Подразумевается пшеница и ее мука, предназначенные для ритуальных целей» (30, с. 141).

В свете рассматриваемой темы большой интерес вызывает родовое название пшеницы в современном грузинском языке — «хорбали/хварбали/хуарбали». По мнению специалистов, ссылающихся на исследования академика И. А. Джавахишвили, это слово отсутствует в древнейших письменных источниках. Более того, первоначально оно «соответствовало зерну и вообще всем зерновым и только со временем приобрело значение родозого имени одной лишь пшеницы, что отразилось в поздних письменных источниках» (30, с. 98).

Вероятно, высокий престижный ранг культуры пшеницы у алан-осетин способствовал проникновению в грузинский язык данной номинации, в основе которой лежит осетинское «хор/хуар — хлеб в зерне». О правомочности такого суждения говорят факты высокого статуса пшеницы у гопцев Грузии, а также тот любопытный факт, что в сванском языке зафиксировано название ржи «манаш», непосредственно восходящее к исконно аланскому «мæ нæ у» (6, с. 62; 31, с. 183).

Отмечены и факты обратного влияния. Среди жителей высокогорных селений Дигории исследователи выявили бытовавшую в прошлом разновидность яровой безостой пшеницы «гулугæ». Как показали изыскания Н. А. Брегадзе, «хулуго» это вид мягкой безостой пшеницы, основным ареалом распространения которой являются Рача и Лечхуми. При благоприятных погодных условиях она высокоурожайна, из ее муки «получается богатое клейковиной тягучее тесто, а хлеб — белый и вкусный». Естественно предположить, что жители соседних с Рача осетинских селений должны были воспользоваться этим районированным сортом пшеницы (29, с. 82; 30, с. 53).

Продолжая данную мысль, необходимо отметить еще один факт соответствий в названии фасоли. Осетинское «хъæ дур/гъæ дорæ» звучит в сванском «гедер», а в грузинском «хндури/хидури». Вторая форма слова отмечена в лексиконе Сулхан-Саба Орбелиани со значением «крупные бобы/турецкие бобы», что в осетинском обозначается «бебехъæ дур». По наблюдениям О. Г. Тедеевой, в мохевском диалекте данная номинация известна как «хадуриа», что, по ее мнению, наиболее близко к осетинской форме (9, с. 154–155).

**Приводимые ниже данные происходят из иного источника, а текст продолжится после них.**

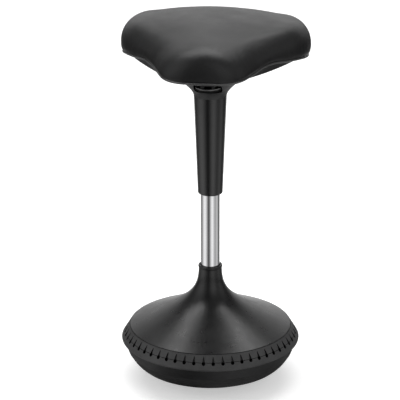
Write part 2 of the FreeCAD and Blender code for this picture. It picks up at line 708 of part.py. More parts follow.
plate = block(-PLATE_HALF, PLATE_HALF, -PLATE_HALF, PLATE_HALF, PLATE_LOW, PLATE_LOW + PLATE_THICKNESS)
corners = [e for e in plate.Edges if abs(e.tangentAt(e.FirstParameter).z) > 0.99]
plate = plate.makeFillet(PLATE_CORNER, corners)
bracket = bracket.fuse([cheek, other, web, plate]).removeSplitter()
pivot_line = Part.makeCylinder(PIVOT_RADIUS + RUN, 80, V(-40, PIVOT_Y, PIVOT_Z), V(1, 0, 0))
bracket = bracket.cut(pivot_line)
bolt_places = [(sx * PLATE_BOLT_PLACE, sy * PLATE_BOLT_PLACE) for sx in (-1, 1) for sy in (-1, 1)]
for x, y in bolt_places:
    bracket = bracket.cut(rod(PLATE_BOLT + RUN, PLATE_LOW - 1, PLATE_LOW + PLATE_THICKNESS + 1, x, y))
parts["seat_bracket"] = bracket
pin_half = CHEEK_INNER + CHEEK_PLATE + 1.5
pivot = Part.makeCylinder(PIVOT_RADIUS, 2 * pin_half, V(-pin_half, PIVOT_Y, PIVOT_Z), V(1, 0, 0))
head = Part.makeCylinder(PIVOT_RADIUS + 1.6, 1.5, V(-pin_half, PIVOT_Y, PIVOT_Z), V(1, 0, 0))
parts["pivot_pin"] = pivot.fuse(head).removeSplitter()

# release lever: finger paddle in front, two arms, and a nose over the valve pin
arm_out = ARM_PLACE + ARM_WIDTH / 2
hub_half = CHEEK_INNER - 0.4
NOSE_RADIUS = 3.0
nose_z = pin_top + SEAT_GAP + NOSE_RADIUS
hub_y = PIVOT_Y
plate_top = PADDLE_LOW + PADDLE_PLATE
paddle = rod(PADDLE_RADIUS, PADDLE_LOW, plate_top + PADDLE_RIM_HEIGHT, 0, PADDLE_Y)
paddle = paddle.cut(rod(PADDLE_RADIUS - PADDLE_RIM, plate_top, plate_top + 20, 0, PADDLE_Y))
paddle = paddle.cut(block(-60, 60, PADDLE_Y + 1.0, 60, PADDLE_LOW - 1, PADDLE_LOW + 60))
arm_points = [
    (PADDLE_Y - 17.0, plate_top - 1.0),
    (PADDLE_Y - 13.0, plate_top + PADDLE_RIM_HEIGHT - 0.5),
    (hub_y - 5.5, PIVOT_Z + 1.5),
    (hub_y, PIVOT_Z + LEVER_HUB),
    (-8.0, nose_z + NOSE_RADIUS),
    (NOSE_RADIUS + 3.0, nose_z + NOSE_RADIUS),
    (NOSE_RADIUS + 3.0, nose_z),
    (-9.0, nose_z - 1.0),
    (hub_y + 4.5, PIVOT_Z + 0.5),
    (hub_y + 1.0, PIVOT_Z - LEVER_HUB + 0.5),
    (PADDLE_Y + 1.0, PADDLE_LOW + 0.4),
]
arm = extruded([V(-arm_out, y, z) for y, z in arm_points], V(ARM_WIDTH, 0, 0))
other_arm = arm.mirror(V(0, 0, 0), V(1, 0, 0))
hub_tube = Part.makeCylinder(LEVER_HUB, 2 * hub_half, V(-hub_half, PIVOT_Y, PIVOT_Z), V(1, 0, 0))
nose = Part.makeCylinder(NOSE_RADIUS, 2 * arm_out, V(-arm_out, 0, nose_z), V(1, 0, 0))
lever = paddle.fuse([arm, other_arm, hub_tube, nose]).removeSplitter()
parts["release_lever"] = lever.cut(pivot_line)

# seat: every section comes from the station table
seat_half = SEAT_WIDTH / 2
seat_length = SEAT_FRONT + SEAT_BACK


def station(row):
    share, width, top, fall, widest, edge, corner, floor = row
    y = share * seat_length - SEAT_FRONT
    half = width * seat_half
    return y, half, SEAT_TOP - top, fall, SEAT_TOP - widest, SEAT_TOP - edge, SEAT_TOP - corner, SEAT_TOP - floor


def inset(half):
    return half - min(EDGE_INSET, 0.22 * half)


def cushion_section(row):
    y, half, top, fall, widest, edge, _, _ = station(row)
    inner = inset(half)
    x1 = half * SHOULDER_SHARE
    z1 = top - fall
    low = (inner + (half - inner) * 0.71, edge + (widest - edge) * 0.29)
    high = (x1 + (half - x1) * 0.71, widest + (z1 - widest) * 0.71)
    p = [V(x, y, z) for x, z in ((inner, edge), low, (half, widest), high, (x1, z1), (0, top))]
    q = [V(-v.x, v.y, v.z) for v in p]
    return Part.Wire(
        [
            arc(p[0], p[1], p[2]),
            arc(p[2], p[3], p[4]),
            arc(p[4], p[5], q[4]),
            arc(q[4], q[3], q[2]),
            arc(q[2], q[1], q[0]),
            line(q[0], p[0]),
        ]
    )


def pan_section(row, inwards, rise):
    """Cross-section of the pan, set in by a wall. Its top edge stands a rise above the rim."""
    y, half, _, _, _, edge, corner, floor = station(row)
    rim = inset(half) - SOFT_GAP - inwards
    low = rim - min(PAN_CORNER, 0.2 * half)
    side = (rim, edge - 4.0 + inwards)
    p = [V(x, y, z) for x, z in ((rim, edge - SOFT_GAP + rise), side, (low, corner + inwards), (0, floor + inwards))]
    q = [V(-v.x, v.y, v.z) for v in p]
    return Part.Wire(
        [
            line(p[0], p[1]),
            line(p[1], p[2]),
            arc(p[2], p[3], q[2]),
            line(q[2], q[1]),
            line(q[1], q[0]),
            line(q[0], p[0]),
        ]
    )


def lofted(sections):
    return Part.makeLoft(sections, True, False)


def seat_slab(setback, low, high):
    """Flat layer across the seat, ending a setback inside the pan's own ends."""
    wide = seat_half + 20
    return block(
        -wide, wide, PAN_FRONT + setback - SEAT_FRONT, SEAT_BACK - PAN_REAR - setback, low, high
    )


seat_low = PAN_BOSS_LOW - 5
cushion = lofted([cushion_section(row) for row in STATIONS])
pan_outer = lofted([pan_section(row, 0.0, 0.0) for row in STATIONS])
pan_inner = lofted([pan_section(row, PAN_WALL, 16.0) for row in STATIONS])
board_space = lofted([pan_section(row, PAN_WALL + BOARD_GAP, 16.0) for row in STATIONS])
pan_outer = pan_outer.common(seat_slab(0, seat_low, SEAT_TOP))
pan_inner = pan_inner.common(seat_slab(PAN_WALL, seat_low, SEAT_TOP))

board_low = PLATE_LOW + PLATE_THICKNESS
board_top = board_low + BOARD_THICKNESS
board = board_space.common(seat_slab(PAN_WALL + BOARD_GAP, board_low, board_top))
recess = pan_inner.common(seat_slab(PAN_WALL, seat_low, board_top + SOFT_GAP))
parts["cushion"] = cushion.cut(recess)

pan = pan_outer.cut(pan_inner)
rib = block(PAN_BORE + 8, SEAT_WIDTH, -RIB / 2, RIB / 2, seat_low, PLATE_LOW - SEAT_GAP)
posts = [rod(PAN_SCREW_HEAD + 2.2, seat_low, board_low - SEAT_GAP, x, y) for x, y in PAN_SCREWS]
for solid in around(rib, RIBS, 22.5) + posts:
    pan = pan.fuse(solid.common(pan_outer))
boss = ring(PAN_BORE, COLLAR_TOP_RADIUS + 0.5, PAN_BOSS_LOW, PLATE_LOW - SEAT_GAP)
pan = pan.fuse(boss).cut(rod(PAN_BORE, seat_low, SEAT_TOP))
screw_low = PAN_BOSS_LOW + 12.5
for x, y in PAN_SCREWS:
    pan = pan.cut(rod(PAN_SCREW + RUN, seat_low, SEAT_TOP, x, y))
    pan = pan.cut(rod(PAN_SCREW_HEAD + 0.3, seat_low, screw_low, x, y))
for x, y in bolt_places:
    pan = pan.cut(rod(PLATE_BOLT + 3.2, PLATE_LOW - 4, PLATE_LOW + 1, x, y))
parts["seat_pan"] = pan.removeSplitter()

screws = []
for x, y in PAN_SCREWS:
    screw = rod(PAN_SCREW, screw_low - 1, board_top - 2, x, y)
    screws.append(screw.fuse(rod(PAN_SCREW_HEAD, screw_low - 2.4, screw_low - SEAT_GAP, x, y)).removeSplitter())
    board = board.cut(rod(PAN_SCREW, seat_low, board_top - 2, x, y))
parts["pan_screws"] = Part.Compound(screws)
bolts = []
for x, y in bolt_places:
    bolt = rod(PLATE_BOLT, PLATE_LOW - 1, board_top - 1, x, y)
    bolts.append(bolt.fuse(hexagon(9.0, PLATE_LOW - 3.4, PLATE_LOW - SEAT_GAP, x, y)).removeSplitter())
    board = board.cut(rod(PLATE_BOLT + RUN, seat_low, SEAT_TOP, x, y))
parts["plate_bolts"] = Part.Compound(bolts)
parts["seat_board"] = board

os.makedirs("parts", exist_ok=True)
for name, shape in parts.items():
    shape.exportStep("parts/" + name + ".step")
    box = shape.BoundBox
    print(name, len(shape.Solids), shape.isValid(), round(shape.Volume / 1000, 2), "cm3", round(box.ZMin, 1), round(box.ZMax, 1))
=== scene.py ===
import math

import bmesh
import bpy
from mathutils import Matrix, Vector
from mathutils.kdtree import KDTree


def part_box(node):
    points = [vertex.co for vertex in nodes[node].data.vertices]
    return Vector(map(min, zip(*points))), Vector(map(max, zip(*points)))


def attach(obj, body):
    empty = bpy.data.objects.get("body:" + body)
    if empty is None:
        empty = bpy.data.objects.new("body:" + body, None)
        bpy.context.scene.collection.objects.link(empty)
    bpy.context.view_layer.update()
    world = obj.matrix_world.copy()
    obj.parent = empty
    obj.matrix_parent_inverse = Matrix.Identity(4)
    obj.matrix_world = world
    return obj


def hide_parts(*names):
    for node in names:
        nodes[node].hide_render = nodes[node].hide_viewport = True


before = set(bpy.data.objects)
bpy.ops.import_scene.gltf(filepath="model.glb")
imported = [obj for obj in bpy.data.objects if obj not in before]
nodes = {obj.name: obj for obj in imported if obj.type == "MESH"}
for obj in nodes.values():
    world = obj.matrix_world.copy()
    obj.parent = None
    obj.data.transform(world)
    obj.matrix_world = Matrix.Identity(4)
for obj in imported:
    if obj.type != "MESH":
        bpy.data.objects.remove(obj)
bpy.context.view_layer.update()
scene = bpy.context.scene
print("frame loaded:", len(nodes), "nodes")


# Camera

cameraView = {
    "lens": 249.9,
    "sensor": 36.0,
    "distance": 5.5,  # metres from the point aimed at
    "azimuth": 6.5,  # degrees from straight in front of the nose towards +X
    "elevation": 20.4,
    "aim": (0.0, 0.0, 0.3747),
    "shiftX": -0.02575,
    "clipEnd": 60.0,
}


def makeCamera(values):
    data = bpy.data.cameras.new("camera")
    data.lens = values["lens"]
    data.sensor_width = values["sensor"]
    data.shift_x = values["shiftX"]
    data.clip_end = values["clipEnd"]
    camera = bpy.data.objects.new("camera", data)
    scene.collection.objects.link(camera)
    turn = math.radians(values["azimuth"])
    rise = math.radians(values["elevation"])
    back = Vector((math.sin(turn) * math.cos(rise), -math.cos(turn) * math.cos(rise), math.sin(rise)))
    camera.location = Vector(values["aim"]) + back * values["distance"]
    camera.rotation_euler = (-back).to_track_quat("-Z", "Y").to_euler()
    scene.camera = camera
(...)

Наряду с полеводством, значительное место в хозяйстве горцев Кавказа составляли огородничество и, частично, садоводство. Некоторые огородные культуры в осетинском языке имеют исконные названия, восходящие к скифским древностям. По названию других можно определить культурные каналы их проникновения в быт осетин. Как было отмечено выше, часть их проникла через адыгское влияние. Еще более значителен слой картвельской лексики в сфере огородных и садовых культур, с которыми осетины познакомились через посредство грузин (см.: 9).

Изучение культуры полеводства тесно связано с земледельческими орудиями. Этот вопрос в кавказской этнографии изучен достаточно полно и позволяет сделать отдельные сравнения. Основными пахотными орудиями в Осетии, как и в этнографических районах горной Грузии, были: безотвальное пахотное орудие типа рала (дзывыр, сацера-ачача) и горский плуг (гутон, орхела// гугани). Первое из них было более простым грядильным, а второе — передковым пахотным орудием.

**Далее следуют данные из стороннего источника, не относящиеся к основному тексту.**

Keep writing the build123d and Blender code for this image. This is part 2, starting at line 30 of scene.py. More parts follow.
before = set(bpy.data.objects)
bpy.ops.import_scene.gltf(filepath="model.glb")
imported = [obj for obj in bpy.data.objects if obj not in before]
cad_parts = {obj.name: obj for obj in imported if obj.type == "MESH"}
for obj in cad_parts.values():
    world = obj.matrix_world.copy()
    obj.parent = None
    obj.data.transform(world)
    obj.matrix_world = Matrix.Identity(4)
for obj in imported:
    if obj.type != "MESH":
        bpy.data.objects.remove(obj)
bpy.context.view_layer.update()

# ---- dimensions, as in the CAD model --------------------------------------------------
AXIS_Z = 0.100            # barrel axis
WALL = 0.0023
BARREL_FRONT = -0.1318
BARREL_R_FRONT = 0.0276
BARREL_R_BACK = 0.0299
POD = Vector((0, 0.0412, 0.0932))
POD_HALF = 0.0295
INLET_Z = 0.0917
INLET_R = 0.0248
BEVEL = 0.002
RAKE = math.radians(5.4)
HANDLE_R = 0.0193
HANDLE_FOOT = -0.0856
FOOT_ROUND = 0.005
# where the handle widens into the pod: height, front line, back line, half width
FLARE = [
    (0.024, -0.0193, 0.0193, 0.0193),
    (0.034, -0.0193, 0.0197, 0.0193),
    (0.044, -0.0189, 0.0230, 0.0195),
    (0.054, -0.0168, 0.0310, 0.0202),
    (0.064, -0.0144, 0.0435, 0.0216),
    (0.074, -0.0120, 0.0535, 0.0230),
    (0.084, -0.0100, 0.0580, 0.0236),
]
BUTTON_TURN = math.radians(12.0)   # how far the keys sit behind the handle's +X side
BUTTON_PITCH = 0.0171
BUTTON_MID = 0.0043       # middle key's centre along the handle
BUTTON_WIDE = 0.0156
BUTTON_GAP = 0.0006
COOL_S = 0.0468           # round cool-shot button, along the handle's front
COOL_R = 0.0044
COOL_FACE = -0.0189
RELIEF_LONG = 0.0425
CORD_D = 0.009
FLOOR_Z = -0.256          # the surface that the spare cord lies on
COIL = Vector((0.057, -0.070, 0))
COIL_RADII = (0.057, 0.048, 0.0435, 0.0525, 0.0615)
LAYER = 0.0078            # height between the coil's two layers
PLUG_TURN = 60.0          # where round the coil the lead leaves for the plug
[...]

М, В. Кантария, подробно изучавшая пахотные орудия в свете грузино-осетинских взаимоотношений, пришла к выводу, что осетинский «дзывыр/дзыбыр» «относится к трехстороннему пахотному орудию типа грузинского «сацера-ачача». Такое широкое распространение на Кавказе это пахотное орудие получило благодаря своим конструктивным особенностям. «Оно было хорошо приспособлено с одной стороны к столь характерному для Кавказа неровному рельефу, а с другой — к обработке созданных искусственно или существующих в природе легких почв» (29, с. 84).

Каменисто-щебеночный характер местных почв позволял пользоваться именно таким, легким и быстро маневрирующим орудием. Длительное использование рала в горной полосе способствовало тому, что конструктивные элементы его были идентичными у осетин и грузин. Более того, они носили общие номинации. Ала-но-овское происхождение имеют такие части грузинских пахотных орудий, как грядиль (гвиноли) и резец (джилга). В то же время необходимо отметить и значительное число грузинских заимствований в осетинской лексике, связанной с земледелием (6, с. 83; 9; 29, с. 85 — 86).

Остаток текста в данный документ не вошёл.